Grounding: A Tool to Reduce Overwhelming Feelings

One of the most common tools I teach my clients is called “grounding”. This is a powerful strategy to use if you’re feeling overwhelmed by difficult emotion or anxiety, flashbacks, or unwanted memories. Grounding exercises can be done anytime, anywhere, by oneself, and often without others noticing. Grounding is NOT a relaxation exercise. It is an active strategy that helps your mind connect with more neutral aspects of your external world. By utilizing grounding strategies, it can help you reduce overwhelming feelings so you will be able to cope more successfully.

There are 3 types of grounding exercise: mental, physical, and soothing.

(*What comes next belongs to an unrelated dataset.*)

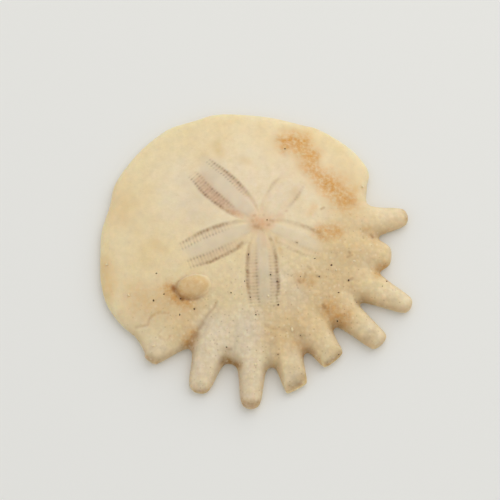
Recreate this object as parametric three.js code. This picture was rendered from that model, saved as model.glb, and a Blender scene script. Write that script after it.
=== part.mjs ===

It may be helpful to try them all to see which ones resonate most with you. Some guidelines for grounding: keep your eyes open, scan the room, and turn a light on to stay in touch with the present. Try if possible, to stay neutral and avoid judgments of good and bad when describing items. Focus on the present- not the past or the future. By focusing your mind in a calm and neutral way, you may find a decrease in stress, upset, or anxiety. Ideally after doing an exercise, one's mood and anxiety symptoms would improve.

Physical Grounding Exercises - focusing on the senses, most commonly touch. Some examples of physical grounding include:

  • Running cool or warm water over your hands and notice the sensations on your fingertips, your palms, etc.

  • Digging your heels into the floor to literally ground yourself. Notice your heels digging into the ground and how connected you feel to the ground.

  • Clench and release your fists. Notice the sensations of each movement.

Mental Grounding Exercises - focusing your mind, often using distraction techniques. Some examples include:

  • Describe what is around you using all five of your senses. Look around your environment and describe objects, sounds, textures, colors, smells, etc. For example- the couch is grey and firm, the rug is blue and plush. I smell coffee and hear the sounds of traffic from nearby.

  • Play a categories game with yourself. Pick one or two broad categories, something that might be fun to think about such as “breeds of dogs”, “baseball teams”, or “TV shows” and begin to identify all those items in the categories you can think of.

  • Use math. We’re not talking geometry or algebra here- find something simple like counting to 100 backwards or forwards slowly or utilize multiplication tables.

Soothing Grounding Exercises - talking to yourself in a kind and gentle way. Exercises such as this can promote good feelings.

  • Think of your favorite things. Identify some categories such as foods, animals, tv shows, books and identify your top two favorites in each category.

  • Visualize your favorite place. Ideally this is a place that feels safe and soothing to you. This could be as simple as a room in a home, a library, or a beach or a mountain. Focus on everything about the place you love such as sounds, colors, objects, etc.

  • Practice Self Compassion. Identify some kind statements you can say to yourself. If that is difficult for you- imagine you are talking to a close friend or small child- what would you say to them? Then practice saying something similar to yourself: “I’m doing the best I can and that is enough” or “May I be kind to myself” or “you are a good person going through a hard time”.

Grounding exercises can work, but like with most things, it may take some practice and time before you find the right technique. It can be helpful to practice before the emotion or flashback gets too intense. If you wait for the emotion to peak, it may be harder to practice the grounding techniques. Grounding helps to seek a balance of tolerating the emotions and also being conscious of the present reality. This can minimize getting swept up in the pain and intensity of the emotions. The above is intended for informational use and not a substitute for clinical treatment. If you're struggling with big emotions, anxiety, or trauma symptoms, consider reaching out to a therapist for additional support.